- Exercise task: Copy down all of the data underneath, exactly as shown.

-*-

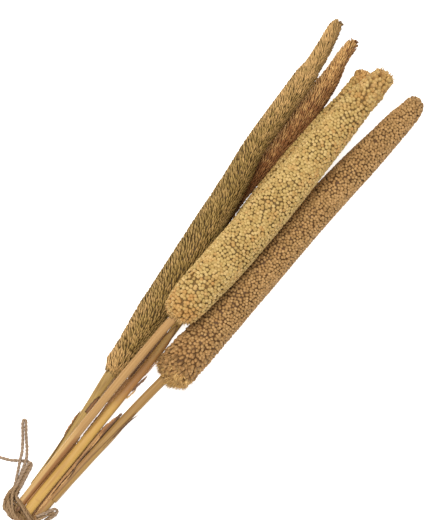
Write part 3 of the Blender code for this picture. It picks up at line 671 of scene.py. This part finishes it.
def slim_spikelets(draw, rows, across, along, length, width, twist, habit, patches, side):
    """Slim pointed spikelets that lie along a spike, turned a little round it by twist."""
    curve = soft_curve(rows)
    shift = 0.5 + along * math.tan(math.radians(twist)) / across
    y, angle = grown_places(draw, curve, habit, rows, across, along, shift, SLIM_JOLT, SLIM_ROUNDS)
    open_angle, share, stray, stain, spacing = habit_at(habit, y)
    count = len(y)
    y = np.clip(y + 0.8 * stray * along * draw.normal(0, 1, count), rows[0][0], rows[-1][0])
    middle, radius, radial, axes = surface_axes(curve, y, angle)
    lift = np.radians(open_angle) + 0.6 * stray * draw.normal(0, 1, count)
    turn = np.radians(twist) + 0.9 * stray * draw.normal(0, 1, count)
    aside, forward, out = axes[:, 0], axes[:, 1], axes[:, 2]
    heading = np.cos(turn)[:, None] * forward - np.sin(turn)[:, None] * aside
    reach = unit(np.cos(lift)[:, None] * heading + np.sin(lift)[:, None] * out)
    across_it = unit(np.cross(out, heading))
    own = np.stack([across_it, np.cross(reach, across_it), reach], axis=1)
    long = length * share * draw.uniform(0.88, 1.12, count)
    wide = width * spacing * draw.uniform(0.9, 1.1, count)
    roots = middle + np.maximum(radius - long * np.sin(np.abs(lift)) - 0.3 * width, 0.1)[:, None] * radial
    # side adds painted shade to a slim head's right side, in its stain colour.
    stain = patched(stain, patches, y, angle) + side * np.cos(angle)
    stain = np.clip(stain + 0.15 * draw.normal(0, 1, count), 0, 1)
    return planted(draw, SLIM_SPIKELET, roots, own, np.stack([wide, wide, long], axis=1), stain)


def core(rows, inset, sides=28):
    """A solid under the spikelets, closed at both ends, dark with the painted shade of the gaps, less so at
    the tip.
    """
    curve = soft_curve(rows)
    y = np.arange(rows[0][0] + 0.8, rows[-1][0] - 0.5, 1.5)
    x, radius, z = curve(y)
    radius = np.maximum(radius - inset, 0.3 * radius)
    turns = full_turn(sides)
    ends = np.array([[x[0], y[0], z[0]], [x[-1], y[-1], z[-1]]])
    points = np.vstack([around(x, y, z, radius[:, None], turns).reshape(-1, 3), ends])
    tip = risen(points[:, 1], rows[-1][0] - 5.0, 4.0)
    values = {"depth": 0.4 * tip, "tone": 0.5 * tip, "stain": 0.5 * tip}
    return points, tube_faces(len(y), sides)[:, ::-1], values


def joined(parts):
    """One set of points, faces and values from several."""
    starts = np.cumsum([0] + [len(points) for points, _, _ in parts[:-1]])
    points = np.vstack([points for points, _, _ in parts])
    faces = np.vstack([faces + start for (_, faces, _), start in zip(parts, starts)])
    values = {key: np.concatenate([own[key] for _, _, own in parts]) for key in parts[0][2]}
    return points, faces, values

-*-

- Answer to the task:
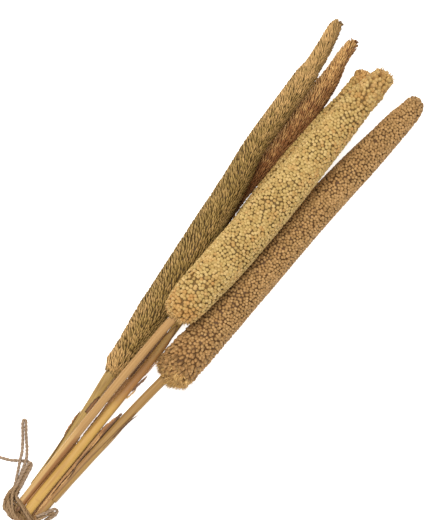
Write part 3 of the Blender code for this picture. It picks up at line 671 of scene.py. This part finishes it.
def slim_spikelets(draw, rows, across, along, length, width, twist, habit, patches, side):
    """Slim pointed spikelets that lie along a spike, turned a little round it by twist."""
    curve = soft_curve(rows)
    shift = 0.5 + along * math.tan(math.radians(twist)) / across
    y, angle = grown_places(draw, curve, habit, rows, across, along, shift, SLIM_JOLT, SLIM_ROUNDS)
    open_angle, share, stray, stain, spacing = habit_at(habit, y)
    count = len(y)
    y = np.clip(y + 0.8 * stray * along * draw.normal(0, 1, count), rows[0][0], rows[-1][0])
    middle, radius, radial, axes = surface_axes(curve, y, angle)
    lift = np.radians(open_angle) + 0.6 * stray * draw.normal(0, 1, count)
    turn = np.radians(twist) + 0.9 * stray * draw.normal(0, 1, count)
    aside, forward, out = axes[:, 0], axes[:, 1], axes[:, 2]
    heading = np.cos(turn)[:, None] * forward - np.sin(turn)[:, None] * aside
    reach = unit(np.cos(lift)[:, None] * heading + np.sin(lift)[:, None] * out)
    across_it = unit(np.cross(out, heading))
    own = np.stack([across_it, np.cross(reach, across_it), reach], axis=1)
    long = length * share * draw.uniform(0.88, 1.12, count)
    wide = width * spacing * draw.uniform(0.9, 1.1, count)
    roots = middle + np.maximum(radius - long * np.sin(np.abs(lift)) - 0.3 * width, 0.1)[:, None] * radial
    # side adds painted shade to a slim head's right side, in its stain colour.
    stain = patched(stain, patches, y, angle) + side * np.cos(angle)
    stain = np.clip(stain + 0.15 * draw.normal(0, 1, count), 0, 1)
    return planted(draw, SLIM_SPIKELET, roots, own, np.stack([wide, wide, long], axis=1), stain)


def core(rows, inset, sides=28):
    """A solid under the spikelets, closed at both ends, dark with the painted shade of the gaps, less so at
    the tip.
    """
    curve = soft_curve(rows)
    y = np.arange(rows[0][0] + 0.8, rows[-1][0] - 0.5, 1.5)
    x, radius, z = curve(y)
    radius = np.maximum(radius - inset, 0.3 * radius)
    turns = full_turn(sides)
    ends = np.array([[x[0], y[0], z[0]], [x[-1], y[-1], z[-1]]])
    points = np.vstack([around(x, y, z, radius[:, None], turns).reshape(-1, 3), ends])
    tip = risen(points[:, 1], rows[-1][0] - 5.0, 4.0)
    values = {"depth": 0.4 * tip, "tone": 0.5 * tip, "stain": 0.5 * tip}
    return points, tube_faces(len(y), sides)[:, ::-1], values


def joined(parts):
    """One set of points, faces and values from several."""
    starts = np.cumsum([0] + [len(points) for points, _, _ in parts[:-1]])
    points = np.vstack([points for points, _, _ in parts])
    faces = np.vstack([faces + start for (_, faces, _), start in zip(parts, starts)])
    values = {key: np.concatenate([own[key] for _, _, own in parts]) for key in parts[0][2]}
    return points, faces, values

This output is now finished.